Now, the same caricatures that made Hughes’ teen movies -as well as other films in the teen genre- such formulaic yet entertaining fair, have been pounced upon and sufficiently used to create an engrossing, yet not wholly realistic in tone, documentary.

The films featured subjects read like a laundry list of clichés: There is Jake, the socially awkward and lovelorn geek, who suffers from bouts of acne and loves video games; Hannah, the Juno of the group (minus the teen pregnancy), who pines to leave her restrictive surroundings and move to San Francisco; Colin, a basketball player who is gunning for a University scholarship; and Megan, the over achiever and stock villain of the film.

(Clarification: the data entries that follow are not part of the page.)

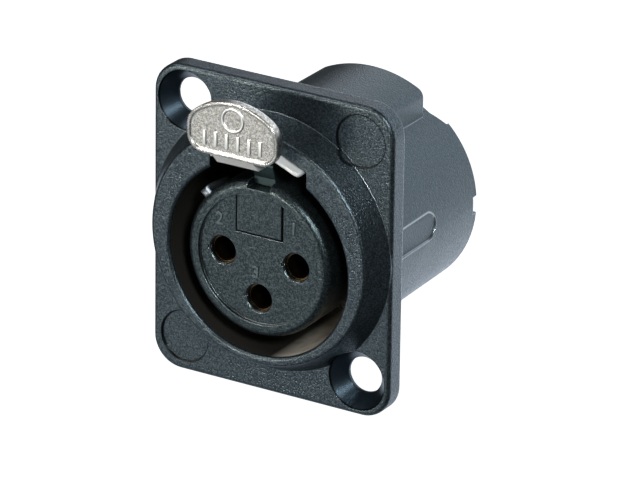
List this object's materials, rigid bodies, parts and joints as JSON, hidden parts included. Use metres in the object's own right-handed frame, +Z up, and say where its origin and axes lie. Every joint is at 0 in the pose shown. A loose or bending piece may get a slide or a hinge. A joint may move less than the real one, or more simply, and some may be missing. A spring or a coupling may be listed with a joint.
{
  "type": "xlr panel socket",
  "caption": "Square-flanged panel socket for a round audio plug, with slit contacts in a moulded insert, a push tab latch and solder cups behind.",
  "frame": {"origin": "centre of the flange's rear face, which lies on the panel", "axes": "+Y out of the flange's back along the barrel, +Z up towards the push tab, +X to the right seen from the front"},
  "size_m": [0.026, 0.0309, 0.0315],
  "materials": {
    "shell_finish": "fine-grained satin black on cast metal",
    "insert_plastic": "satin moulded",
    "rear_plastic": "satin moulded",
    "contact_metal": "turned and plated",
    "spring_metal": "tinned strip and plain pins",
    "tab_metal": "satin nickel plate with a fine grain",
    "hook_metal": "blackened"
  },
  "bodies": {
    "socket": {"shell": "shell_finish", "insert": "insert_plastic", "keyway_block": "insert_plastic", "contact_1": "contact_metal", "contact_2": "contact_metal", "contact_3": "contact_metal", "contact_retainer": "rear_plastic", "rear_insulator": "rear_plastic", "ground_spring": "spring_metal", "ground_tag": "spring_metal", "pivot_pin": "spring_metal"},
    "tab": {"push_tab": "tab_metal"},
    "latch": {"latch_hook": "hook_metal", "lift_pin": "spring_metal", "hook_spring": "spring_metal"}
  },
  "joints": [
    {"name": "tab_slide", "type": "slide", "parent": "socket", "child": "tab", "axis": [0, 1, 0], "range_m": [0, 0.0022], "stiffness_N_per_m": 1500, "springref_m": -0.0015},
    {"name": "hook_turn", "type": "hinge", "parent": "socket", "child": "latch", "pos_m": [0, 0.0132, 0.0096], "axis": [-1, 0, 0], "range_deg": [0, 9.45]}
  ],
  "couplings": [
    {"joint": "hook_turn", "follows": "tab_slide", "rad_per_m": 74.96}
  ]
}
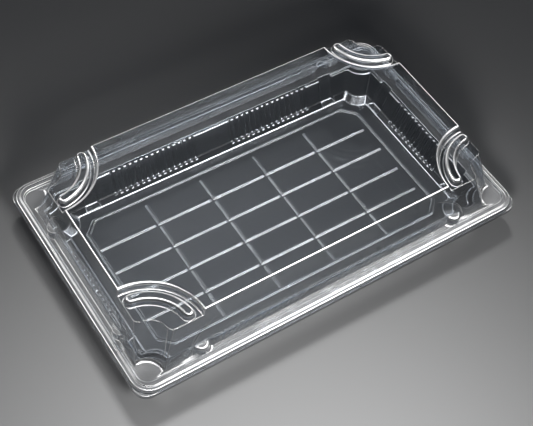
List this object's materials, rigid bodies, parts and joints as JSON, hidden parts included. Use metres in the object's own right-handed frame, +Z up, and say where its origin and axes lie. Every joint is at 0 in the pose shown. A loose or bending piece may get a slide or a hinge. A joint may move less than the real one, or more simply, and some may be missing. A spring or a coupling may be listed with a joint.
{
  "type": "takeaway sushi tray",
  "caption": "Clear rectangular takeaway food tray with a closed clear domed lid, scooped corners, fluted walls and raised floor lines.",
  "frame": {"origin": "centre of the whole object's footprint, on the underside of the tray's floor", "axes": "+X along the long side, +Y along the short side, +Z up through the lid"},
  "size_m": [0.24, 0.1478, 0.0462],
  "materials": {
    "tray": "clear glossy formed plastic sheet",
    "lid": "clear glossy formed plastic sheet"
  },
  "bodies": {
    "root": {"tray": "tray", "lid": "lid"}
  },
  "joints": []
}
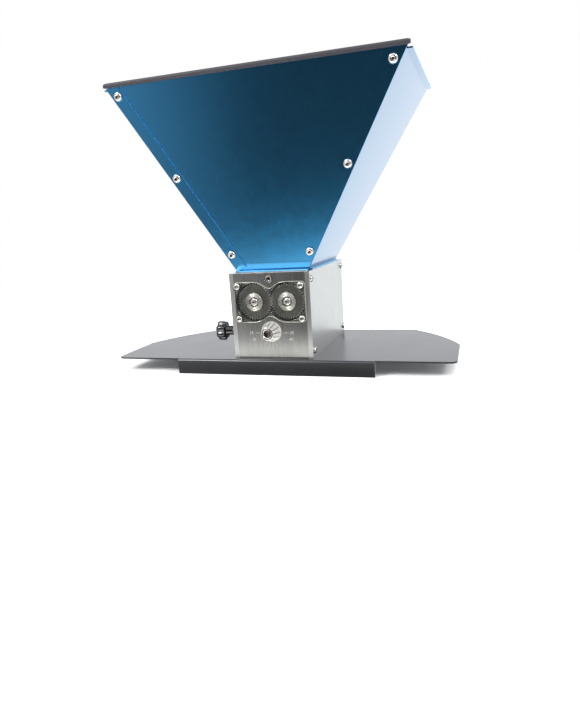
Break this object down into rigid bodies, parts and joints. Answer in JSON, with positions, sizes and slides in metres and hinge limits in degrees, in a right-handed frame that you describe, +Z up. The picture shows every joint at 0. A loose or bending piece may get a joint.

Director Nanette Burstein’s –who received an Oscar nomination for boxing documentary On the Ropes – has created an often insightful and engrossing film. Yet, her insistence in creating a movie, and not document real life, undercuts whatever honesty has been portrayed on screen, with various moments coming off as scripted and staged.

These include: exchanges of dialogue between students while walking along the school’s corridors; the pairing and breakup of social misfit Hannah with popular jock, Mitch (one of Colin’s teammates); and the coincidental capture of Jake’s girlfriend with another man. 

Also, the irritating use of animation driven sequences, which was no doubt used to enhance the viewer’s insight into the minds of these American teens, instead creates a synthetic tone.    

American Teen’s strength is its success in capturing the soap opera which is adolescence. The usual staples of peer, social, parental and educational pressures still exist, but they are now coupled with the rising use of technology amid Generation Y.

A by-product of this is cyber bullying, which Megan conspires in to destroy the reputation of a supposedly close friend, by circulating a topless picture all other the internet.

Also shown is the hyper sexed nature of today’s youth, with conversations revolving around first kisses, now replaced with first blowjobs. 

Not to say that American Teen is one big farce, but there is enough drama during senior year high school without the aid of staged moments and post production wizardry. 

It follows the zeitgeist of documentary filmmaking, the era of Michael Moore, where truth is manipulated in order to create an entertaining film, which American Teen no doubt is. Yet the question of its authenticity will linger in the minds of some viewers.